Kosovo planning to draft ‘black list’ modeled on the U.S. (Koha)

The government of Kosovo is preparing to draft a ‘black list’ modeled on the one the United States have in place for people considered to be dangerous and therefore not permitted entry to the country.

The list is expected to include foreign nationals accused of involvement in serious human rights violations as well as in corruption activity that result in human rights violations.

Lulzim Beqiri from the Department of European Integrations said many countries have already in place such a list and that considering Kosovo is undergoing a transition, “we have a large presence of foreign nationals who live and work in our country and have economic activity and this has led us seek a way to treat this issue.”

He said a preliminary analysis will identify foreign nationals that could be considered human rights abusers and propose ways to sanction them and/or ban them from entering Kosovo.

New Court Faces Old Problems in Protecting Kosovo Witnesses (BIRN)

Under fire from politicians in an increasing hostile atmosphere in Kosovo, the Hague-based Kosovo Specialist Chambers needs to strike deals with EU countries to relocate witnesses and their families to ensure they can testify without fear of intimidation.

In a confidential briefing to European diplomats in The Hague last month, the president of the Kosovo Specialist Chambers, Ekaterina Trendafilova, warned that the court has been facing increased efforts from within Kosovo to hinder ongoing legal proceedings.

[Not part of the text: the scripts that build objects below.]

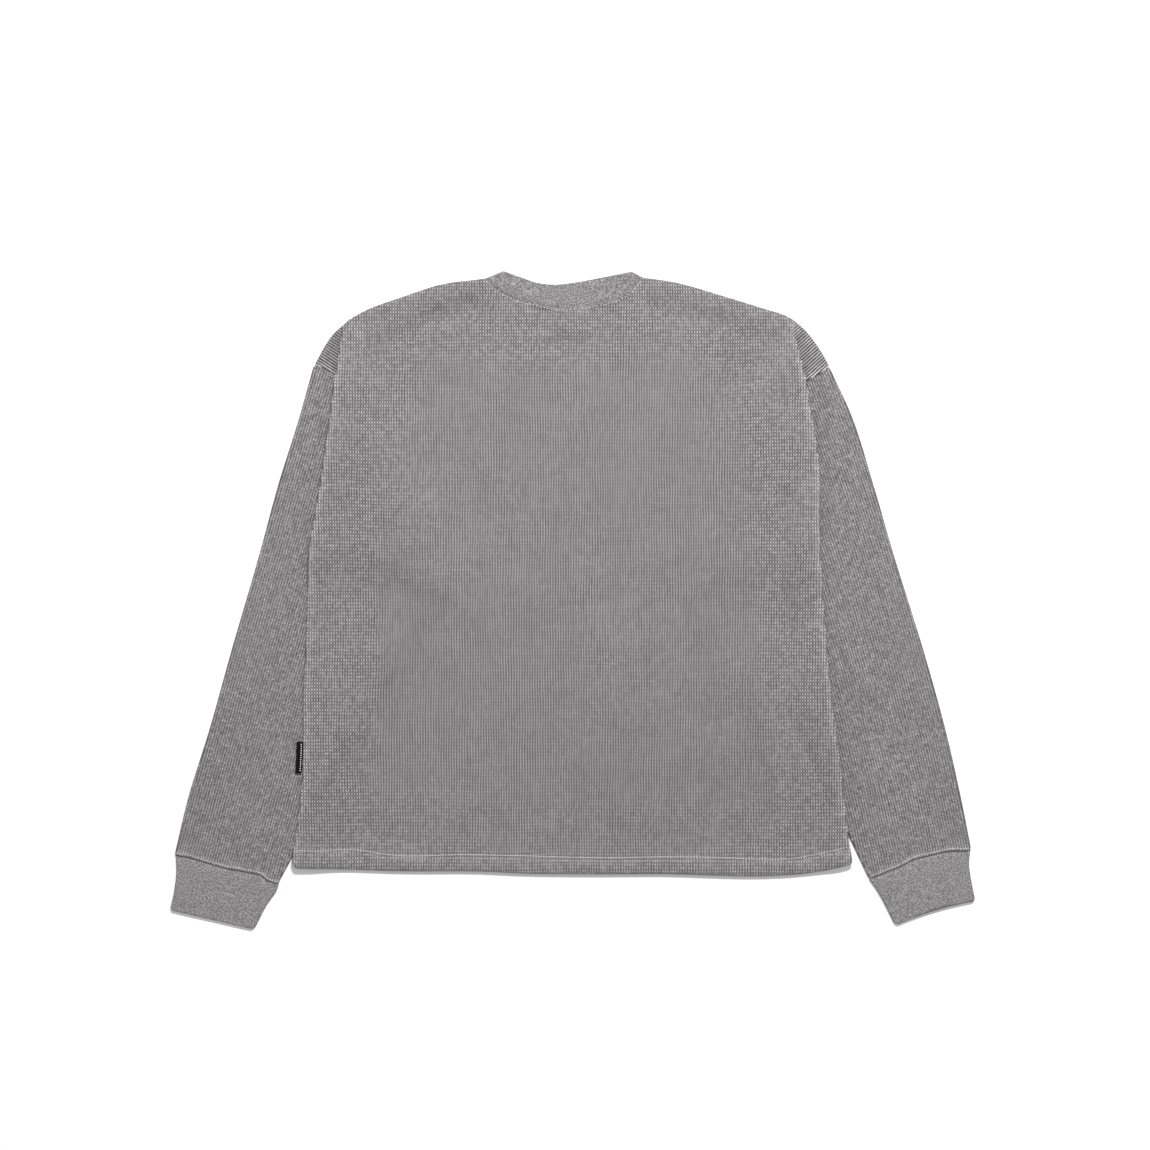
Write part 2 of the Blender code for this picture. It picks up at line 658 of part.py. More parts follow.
def make_collar():
    """A band around the neck, laid flat: its front part follows the lower front neckline."""
    turns = np.radians((45, 90, 135))
    shares = np.linspace(0, 1, NECK_STEPS + 1).clip(COLLAR_END, 1 - COLLAR_END)
    edge_drop = FRONT_NECK_DROP - COLLAR_HEIGHT + (COLLAR_LEFT_PEAK.y - BACK_NECK[0].y)
    front_edge_line = front_neck(edge_drop, COLLAR_LEFT_PEAK, COLLAR_RIGHT_PEAK)
    back_seam, back_edge = along(BACK_NECK, shares), along(COLLAR_EDGE, shares)
    front_seam, front_edge = along(front_neck(), shares), along(front_edge_line, shares)
    outer, inner = [], []
    for share in np.linspace(SEAM_GAP * 3 / COLLAR_HEIGHT, 1, 4):
        back = back_seam + share * (back_edge - back_seam)
        front = (front_seam + share * (front_edge - front_seam))[::-1]
        sag = neck_sag(back)
        for rings, inset in ((outer, 0), (inner, RIB)):
            top = PANEL_STEP + RIB - inset - sag
            low = np.full(len(shares), float(inset))
            right_turn = collar_turn(back[-1], back_edge[-1] - back_seam[-1], top[-1], inset, turns, -1)
            left_turn = collar_turn(back[0], back_edge[0] - back_seam[0], top[0], inset, turns[::-1], 1)
            rings.append(np.vstack([np.column_stack([back, top]), right_turn,
                                    np.column_stack([front, low]), left_turn]))
    return ring_wall("collar", outer, inner, RIB_KNIT)


def collar_turn(place, fold, top, low, turns, side):
    """Points round one end of the collar, where it turns from its back part down to its front part."""
    away = side * np.array([-fold[1], fold[0]]) / np.hypot(*fold)
    radius = (top - low) / 2
    level = (top + low) / 2 + radius * np.cos(turns)
    return np.column_stack([place + (radius * np.sin(turns))[:, None] * away, level])


def make_pleat(name, sections):
    """The hidden part of a shoulder, folded under between sleeve and body: two layers in one solid."""
    shares = np.linspace(0, 1, PLEAT_ACROSS)
    plan = np.array([section_places(section, shares) for section in sections_along(sections, PLEAT_STATIONS)])
    low = np.full(plan.shape[:2], SLEEVE_STACK + PLAY)
    panel = Panel()
    panel.patch(plan, low, low + PLEAT_STACK, lambda i, j: True)
    return cloth_wall(name, panel.plan, panel.quads, panel.low, panel.high, WAFFLE_KNIT, PLEAT_ROUNDING)


def make_label():
    """A folded tape that stands out of the left side seam, over the sleeve."""
    down, out = np.meshgrid(np.linspace(0, 1, 4), np.linspace(0, 1, 3), indexing="ij")
    y = LABEL_TOP - LABEL_LENGTH * down
    sides = np.array([(row.y, row.left) for row in SIDES])
    seam = smooth(sides[:, 0], sides[:, 1], y.ravel()).reshape(y.shape) - SEAM_GAP
    plan = np.stack([seam - LABEL_LEAN * down - LABEL_REACH * out, y], axis=-1)
    low = np.full(plan.shape[:2], LABEL_HEIGHT)
    panel = Panel()
    panel.patch(plan, low, low + LABEL_THICKNESS, lambda i, j: True)
    return cloth_wall("side_label", panel.plan, panel.quads, panel.low, panel.high, WOVEN_TAPE, LABEL_ROUNDING)


def centre_on_floor(pieces):
    """Moves every piece: the middle of the whole outline comes to X = Y = 0, the lowest point to Z = 0."""
    corners = np.array([vertex.co for piece in pieces for vertex in piece.data.vertices])
    low, high = corners.min(axis=0), corners.max(axis=0)
    for piece in pieces:
        for vertex in piece.data.vertices:
            vertex.co.x -= (low[0] + high[0]) / 2
            vertex.co.y -= (low[1] + high[1]) / 2
            vertex.co.z -= low[2]


def main():
    for old in list(bpy.data.objects):
        bpy.data.objects.remove(old)
    pieces = [
        make_front_panel(),
        make_back_panel(),
        make_collar(),
        make_sleeve("sleeve_left", SLEEVE_LEFT),
        make_sleeve("sleeve_right", SLEEVE_RIGHT),
        make_cuff("cuff_left", CUFF_LEFT),
        make_cuff("cuff_right", CUFF_RIGHT),
        make_pleat("pleat_left", PLEAT_LEFT),
        make_pleat("pleat_right", PLEAT_RIGHT),
        make_label(),
    ]
    centre_on_floor(pieces)


main()
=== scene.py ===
"""The looks of a long-sleeved waffle-knit thermal top that lies flat on its front.

Each visible side of a piece of cloth is a face: a lattice of knit cells over the plan, cut along the piece's
outline, laid on the height of its CAD solid and finished with a rounded rim. Metres, +Z up, in the frame of
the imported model. "left" is the side towards -X.
"""

from collections import namedtuple

import bpy
import numpy as np
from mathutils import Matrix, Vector
from mathutils.bvhtree import BVHTree


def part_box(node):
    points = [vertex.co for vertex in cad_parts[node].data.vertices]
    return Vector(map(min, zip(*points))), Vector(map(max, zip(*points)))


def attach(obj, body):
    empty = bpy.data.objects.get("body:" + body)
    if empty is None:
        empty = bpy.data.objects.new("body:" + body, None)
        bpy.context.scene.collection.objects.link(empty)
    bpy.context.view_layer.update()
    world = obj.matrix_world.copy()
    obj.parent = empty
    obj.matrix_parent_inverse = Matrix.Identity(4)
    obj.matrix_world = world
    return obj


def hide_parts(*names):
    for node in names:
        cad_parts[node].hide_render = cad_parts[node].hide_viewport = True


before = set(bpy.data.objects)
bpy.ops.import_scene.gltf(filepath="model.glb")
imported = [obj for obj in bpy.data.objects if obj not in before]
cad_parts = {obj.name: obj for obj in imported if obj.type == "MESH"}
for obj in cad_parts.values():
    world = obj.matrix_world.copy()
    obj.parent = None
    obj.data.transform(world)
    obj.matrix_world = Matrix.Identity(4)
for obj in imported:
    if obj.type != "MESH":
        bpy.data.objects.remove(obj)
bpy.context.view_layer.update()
randomness = np.random.default_rng(7)


def table(kind, *rows):
    """The rows as records of one kind."""
    return tuple(kind(*row) for row in rows)


# ---- Outlines, as in the CAD source ----

Place = namedtuple("Place", "x y")
Side = namedtuple("Side", "y left right")
Section = namedtuple("Section", "outer_x outer_y inner_x inner_y bow", defaults=[0.0])
SIDES = table(Side,
    (-0.2866, -0.3089, 0.3084), (-0.2514, -0.3040, 0.3025), (-0.1964, -0.2975, 0.2970),
    (-0.0974, -0.2960, 0.2844), (-0.0204, -0.2922, 0.2778), (0.0567, -0.2899, 0.2725),
    (0.1117, -0.2805, 0.2721), (0.1667, -0.2723, 0.2692), (0.2217, -0.2646, 0.2600),
    (0.2488, -0.2612, 0.2560), (0.2890, -0.2553, 0.2467))
HEM_LINE = table(Place,
    (-0.3060, -0.2940), (-0.2376, -0.2956), (-0.1897, -0.2972), (-0.1018, -0.2976), (-0.0530, -0.2998),
    (0.0150, -0.3006), (0.0963, -0.3003), (0.2261, -0.3021), (0.2569, -0.2998), (0.2877, -0.2944),
    (0.3070, -0.2892))
SHOULDER_LEFT = table(Place,
    (-0.2545, 0.3036), (-0.2483, 0.3091), (-0.2327, 0.3185), (-0.1865, 0.3361), (-0.1458, 0.3493),
    (-0.0963, 0.3559))
BACK_NECK = table(Place,
    (-0.0963, 0.3559), (-0.0815, 0.3419), (-0.0648, 0.3330), (-0.0424, 0.3273), (-0.0177, 0.3222),
    (0.0088, 0.3235), (0.0328, 0.3271), (0.0593, 0.3369), (0.0776, 0.3570))
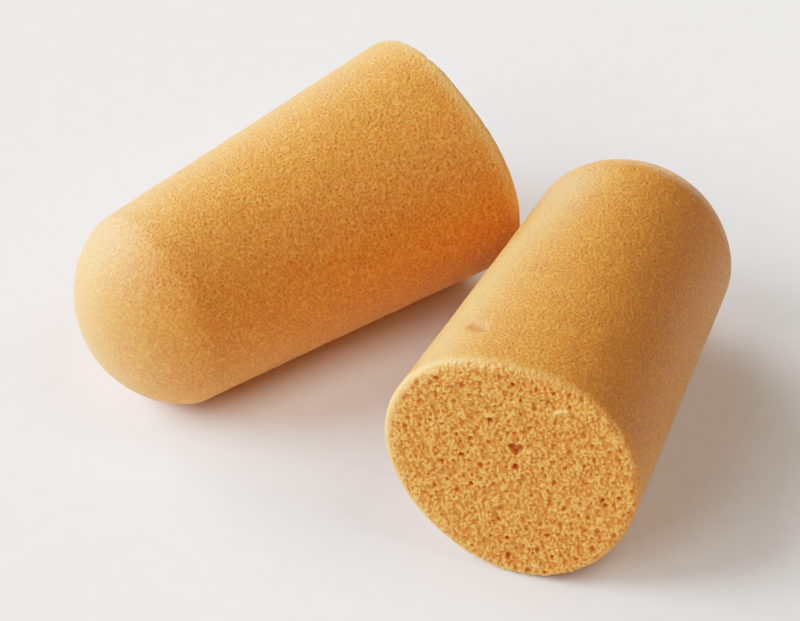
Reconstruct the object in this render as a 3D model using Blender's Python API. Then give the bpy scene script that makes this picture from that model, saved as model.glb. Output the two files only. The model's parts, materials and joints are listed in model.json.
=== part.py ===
"""A pair of loose foam ear plugs, lying side by side on a flat surface.

Each plug is one piece of foam: a tapered round body with a domed tip for the ear canal and a
flat base, cut square or a little askew from the moulding. The two are alike in their main
sizes, and each has its own slight squash and its own slant of the cut.

Metres, +Z up. The surface is z = 0, and the origin is under the middle of the pair.
"""

import math

import bmesh
import bpy
from mathutils import Matrix, Vector

# Sizes that the two plugs share
PLUG_LENGTH = 0.0240
BASE_RADIUS = 0.0069
SHOULDER_RADIUS = 0.00575
SHOULDER_DISTANCE = 0.0201  # from the base to where the dome begins
SHOULDER_BLEND = 0.0020  # radius that softens the shoulder
RIM_RADIUS = 0.0003  # the base's rounded edge

# What differs from plug to plug. The place is the middle of the base, the azimuth is the way
# the tip points, from +X towards +Y, and the cut's slant is the lean of its top towards the tip.
# A squash is a share of the radius at the base, with the angle round the axis at which the plug
# is widest, from level towards up, and it fades out along the plug to the dome.
PLUGS = {
    "left_plug": {
        "place": (0.00225, 0.00605),
        "azimuth": math.radians(217.4),
        "slant": math.radians(-3.8),
        "oval": (0.075, math.radians(-2.0)),
        "three_sided": (0.037, math.radians(3.0)),
    },
    "right_plug": {
        "place": (0.00599, -0.01960),
        "azimuth": math.radians(69.4),
        "slant": math.radians(9.5),
        "oval": (0.072, math.radians(9.0)),
        "three_sided": (0.029, math.radians(22.0)),
    },
}

# Fineness of the meshes
SIDES = 72
RIM_STEPS = 3
BLEND_STEPS = 4
DOME_STEPS = 8

FOAM_COLOUR = (0.74, 0.38, 0.11, 1.0)
FOAM_ROUGHNESS = 0.85


def clear_scene():
    for obj in list(bpy.data.objects):
        bpy.data.objects.remove(obj, do_unlink=True)


def foam_material(name):
    material = bpy.data.materials.new(name)
    material.use_nodes = True
    shader = material.node_tree.nodes["Principled BSDF"]
    shader.inputs["Base Color"].default_value = FOAM_COLOUR
    shader.inputs["Roughness"].default_value = FOAM_ROUGHNESS
    shader.inputs["Metallic"].default_value = 0.0
    return material


def arc(centre, radius, start, end, steps):
    """Points on a circle in the profile's plane, angles measured from the plug's axis."""
    angles = [start + (end - start) * i / steps for i in range(steps + 1)]
    return [
        Vector((centre[0] + radius * math.cos(a), centre[1] + radius * math.sin(a)))
        for a in angles
    ]


def plug_profile():
    """Half the plug's outline as (distance along the axis, radius), from the rim to the apex."""
    dome_height = PLUG_LENGTH - SHOULDER_DISTANCE
    dome_radius = (SHOULDER_RADIUS**2 + dome_height**2) / (2 * dome_height)
    dome_centre = PLUG_LENGTH - dome_radius
    taper = math.atan2(BASE_RADIUS - SHOULDER_RADIUS, SHOULDER_DISTANCE)

    # The rim and the shoulder are arcs that touch the straight side. Both of their centres lie
    # inside it by their own radius, and the shoulder's also lies inside the dome by its radius.
    inward = Vector((-math.sin(taper), -math.cos(taper)))
    side_start = Vector((0.0, BASE_RADIUS))
    side_along = Vector((math.cos(taper), -math.sin(taper)))

    def centre_at(distance, radius):
        return side_start + side_along * distance + inward * radius

    rim_distance = RIM_RADIUS * (1 + math.sin(taper)) / math.cos(taper)
    rim_centre = centre_at(rim_distance, RIM_RADIUS)

    near = side_start + inward * SHOULDER_BLEND - Vector((dome_centre, 0.0))
    reach = dome_radius - SHOULDER_BLEND
    middle = near.dot(side_along)
    blend_distance = -middle + math.sqrt(middle**2 - near.length_squared + reach**2)
    blend_centre = centre_at(blend_distance, SHOULDER_BLEND)

    side_angle = math.pi / 2 - taper
    dome_start = math.atan2(blend_centre.y, blend_centre.x - dome_centre)
    return (
        arc(rim_centre, RIM_RADIUS, math.pi, side_angle, RIM_STEPS)
        + arc(blend_centre, SHOULDER_BLEND, side_angle, dome_start, BLEND_STEPS)
        + arc((dome_centre, 0.0), dome_radius, dome_start, 0.0, DOME_STEPS)[1:]
    )


def shaped(point, plug):
    """A point of the round plug, moved by the plug's squash and by the slant of its cut."""
    along, across, up = point
    fade = max(0.0, 1 - along / SHOULDER_DISTANCE)
    angle = math.atan2(up, across)
    oval, oval_angle = plug["oval"]
    lobe, lobe_angle = plug["three_sided"]
    swell = oval * math.cos(2 * (angle - oval_angle)) + lobe * math.cos(3 * (angle - lobe_angle))
    across *= 1 + fade * swell
    up *= 1 + fade * swell
    return Vector((along + fade * up * math.tan(plug["slant"]), across, up))


def plug_mesh(name, plug):
    """The plug's closed mesh: base centre at the origin, tip along +X."""
    mesh = bmesh.new()
    outline = [mesh.verts.new((along, radius, 0.0)) for along, radius in plug_profile()]
    outline[-1].co.y = 0.0
    edges = [mesh.edges.new(pair) for pair in zip(outline, outline[1:])]
    bmesh.ops.spin(
        mesh,
        geom=outline + edges,
        cent=(0.0, 0.0, 0.0),
        axis=(1.0, 0.0, 0.0),
        angle=2 * math.pi,
        steps=SIDES,
        use_merge=True,
    )
    bmesh.ops.remove_doubles(mesh, verts=mesh.verts, dist=1e-7)
    for vertex in mesh.verts:
        vertex.co = shaped(vertex.co, plug)
    rim = [edge for edge in mesh.edges if edge.is_boundary]
    bmesh.ops.contextual_create(mesh, geom=rim)
    bmesh.ops.recalc_face_normals(mesh, faces=mesh.faces)
    data = bpy.data.meshes.new(name)
    mesh.to_mesh(data)
    mesh.free()
    data.shade_smooth()
    data.set_sharp_from_angle(angle=math.radians(40))
    return data


def resting_pitch(points):
    """How far the plug tips, tip down, for its underside to lie along the surface."""
    middle = PLUG_LENGTH / 2
    back = [p for p in points if p.x < middle]
    front = [p for p in points if p.x >= middle]
    pitch = 0.0
    for _ in range(4):
        turn = Matrix.Rotation(pitch, 4, "Y")
        low_back = min(back, key=lambda p: (turn @ p).z)
        low_front = min(front, key=lambda p: (turn @ p).z)
        pitch = math.atan2(low_front.z - low_back.z, low_front.x - low_back.x)
    return pitch


def add_plug(name, plug):
    """The plug as an object on the surface, its azimuth and place as stated."""
    data = plug_mesh(name, plug)
    points = [vertex.co.copy() for vertex in data.vertices]
    pitch = resting_pitch(points)
    turn = Matrix.Rotation(plug["azimuth"], 4, "Z") @ Matrix.Rotation(pitch, 4, "Y")
    obj = bpy.data.objects.new(name, data)
    obj.rotation_euler = turn.to_euler()
    obj.location = (*plug["place"], -min((turn @ p).z for p in points))
    data.materials.append(foam_material(name + "_foam"))
    bpy.context.scene.collection.objects.link(obj)
    return obj


def centre_over_origin(objects):
    """Moves the pair so that its box is centred on the origin, seen from above."""
    bpy.context.view_layer.update()
    points = [obj.matrix_world @ vertex.co for obj in objects for vertex in obj.data.vertices]
    middle_x = (min(p.x for p in points) + max(p.x for p in points)) / 2
    middle_y = (min(p.y for p in points) + max(p.y for p in points)) / 2
    for obj in objects:
        obj.location.x -= middle_x
        obj.location.y -= middle_y


clear_scene()
centre_over_origin([add_plug(name, plug) for name, plug in PLUGS.items()])
bpy.context.view_layer.update()
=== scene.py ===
"""Looks of the pair of foam ear plugs: skin, cut bases, light and camera.

Each plug is one closed mesh of foam. Its skin is what the mould left, and its base was cut, so that
the foam's cells are open there. Lengths are in millimetres where a name ends in _MM, else metres.
"""

import json
import math

import bpy
import numpy as np
from mathutils import Matrix, Vector, geometry, kdtree, noise


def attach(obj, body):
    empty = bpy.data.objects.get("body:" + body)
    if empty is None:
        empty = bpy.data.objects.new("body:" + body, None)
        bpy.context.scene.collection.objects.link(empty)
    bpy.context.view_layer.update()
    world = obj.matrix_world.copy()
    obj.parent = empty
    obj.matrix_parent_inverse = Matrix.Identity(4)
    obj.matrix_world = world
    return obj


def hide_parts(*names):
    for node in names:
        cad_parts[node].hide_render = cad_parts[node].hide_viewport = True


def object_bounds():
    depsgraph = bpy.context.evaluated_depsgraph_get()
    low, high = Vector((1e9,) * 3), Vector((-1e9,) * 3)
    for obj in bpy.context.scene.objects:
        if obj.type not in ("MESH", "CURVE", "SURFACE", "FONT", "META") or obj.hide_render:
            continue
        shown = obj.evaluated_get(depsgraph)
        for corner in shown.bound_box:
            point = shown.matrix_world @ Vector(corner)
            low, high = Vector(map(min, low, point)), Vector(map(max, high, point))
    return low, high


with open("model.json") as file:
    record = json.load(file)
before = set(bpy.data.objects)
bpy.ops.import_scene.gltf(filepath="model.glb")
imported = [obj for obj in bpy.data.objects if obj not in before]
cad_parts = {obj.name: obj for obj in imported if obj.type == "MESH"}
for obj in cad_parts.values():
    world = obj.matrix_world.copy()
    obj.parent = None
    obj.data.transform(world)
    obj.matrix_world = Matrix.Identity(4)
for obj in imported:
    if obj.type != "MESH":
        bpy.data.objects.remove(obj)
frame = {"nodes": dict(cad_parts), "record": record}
cad_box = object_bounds()

MM = 0.001

# The plug's outline, with its length and squash read from the frame
BASE_RADIUS_MM = 6.9
SHOULDER_RADIUS_MM = 5.75
SHOULDER_MM = 20.1  # from the base to where the dome begins
SHOULDER_BLEND_MM = 2.0
RIM_RADIUS_MM = 0.45  # the cut's edge, softened
TAPER = math.atan2(BASE_RADIUS_MM - SHOULDER_RADIUS_MM, SHOULDER_MM)
RIM_TURN = math.pi / 2 + TAPER

# Fineness of the meshes
SEGMENTS = 228
SKIN_STEP_MM = 0.23
CUT_STEP_MM = 0.053
CUT_JITTER = 0.18  # of a step, so that the lattice does not show
EDGE_GAP = 0.6  # of a step, between the lattice and the edge

# Open cells of the cut, in the order they are placed: tries, radius, its spread, depth, wall kept around
CELL_KINDS = (
    {"tries": 30, "radius": 0.180, "spread": 0.15, "depth": 0.15, "wall": 0.45},
    {"tries": 500, "radius": 0.230, "spread": 0.20, "depth": 0.11, "wall": 0.20},
    {"tries": 8000, "radius": 0.115, "spread": 0.25, "depth": 0.075, "wall": 0.05},
    {"tries": 30000, "radius": 0.070, "spread": 0.15, "depth": 0.045, "wall": 0.0},
)
CELL_DEPTH_SPREAD = (0.6, 1.25)
LARGEST_CELL_MM = 0.45
# the cut is painted darker with depth: painted shade in its cells
DEEPEST_MM = 0.30  # depth at which the foam has its deepest tone
VOID_DEPTH_MM = 0.24
FULL_VOID_RADIUS_MM = 0.2  # smaller voids are shallower in proportion
RAGGED_MM = 0.10  # how far a cell's outline wanders
RAGGED_SIZE_MM = 0.24
RAGGED_SEED = 1795051262  # noise_vector's own: without one, the clock would change the outlines each run

# Crumbs between the cells: round ones, and unevenness over them as (size, share of CRUMB_MM, seed factor)
CRUMB_MM = 0.050
CRUMB_RADIUS_MM = 0.13
CRUMBS_PER_MM2 = 24
ROUND_CRUMB_SHARE = 1.5
CRUMB_SINK = 0.8
CRUMB_UNEVENNESS = ((0.09, 0.4, -1), (0.40, 1.1, 3), (0.9, 0.5, 2))

# The cut's border, measured from the skin, round the rim and inwards
BORDER_MM = 0.20  # to where the cells begin
OPENING_MM = 0.22  # from there to where they are fully open
BORDER_WANDER_MM = 0.15
BORDER_WANDER_SIZE_MM = 0.45
DRAWN_MM = 0.45  # how much wider the border is where the skin was drawn over it
BORDER_RELIEF = 0.12  # share of the relief that is left on the border

# The pale edge, measured the same way: where it is palest, and how wide it is. Its paleness is partly
# painted highlight, widest and strongest on the drawn side, which faces the lights, and weakest opposite,
# in shade.
EDGE_MM = 0.3
EDGE_WIDTH_MM = 0.35
DRAWN_EDGE_WIDTH_MM = 0.6
DRAWN_PALENESS_AND_HIGHLIGHT = 0.65
FAR_EDGE_LOSS = 0.6  # how much less pale it is opposite the drawn side

# The skin's swells and dents, as (size, height)
SWELLS_MM = ((4.2, 0.030), (1.3, 0.012), (0.5, 0.008))

SLIVER_HEIGHT_MM = 0.16
CREASE_DEPTH_MM = 0.20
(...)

The Kosovo Specialist Chambers was established, under heavy pressure from Kosovo’s Western supporters, to try former Kosovo Liberation Army guerrillas for wartime and post-war crimes from 1998 to 2000.

The so-called ‘Special Court’ is highly unpopular in Kosovo, where it is seen as an attempt to tarnish the KLA’s just war for freedom from Serbian repression. It became even more controversial when former President Hashim Thaci and ex-speaker of parliament Kadri Veseli, both senior KLA figures during the war, were sent to The Hague last year to face charges.

See more at: https://bit.ly/3sY5YDl

A life dedicated to education (BIRN)

Having learned to read in 1943 aged 14, Daut Islami later entered into a more than 40-year long career as a teacher that spanned the second half of the 20th century.

Daut Islami vividly remembers the summer of 1943. One day, towards the end of July, he was out with his relatives shepherding his flock in the Sharri mountains in southern Kosovo, when a group of Partisan soldiers approached them.

 With World War II ongoing, Yugoslav Partisans were involved in sporadic skirmishes with Axis troops in the region and Daut, aged 14, was a potential recruit.

Islami tells BIRN that the soldiers were sent personally by Fadil Hoxha, one of the founders of the Partisan movement in Kosovo who went on to become a prominent political leader following World War II.

As well as teaching Daut and the other older shepherds how to fire guns, the Partisans also brought with them something that would shape Islami’s life – elementary school textbooks in the Albanian language.

Now aged 91, Islami recalls nostalgically the events that took place nearly eight decades previously. It was the first time in his life he had touched a book.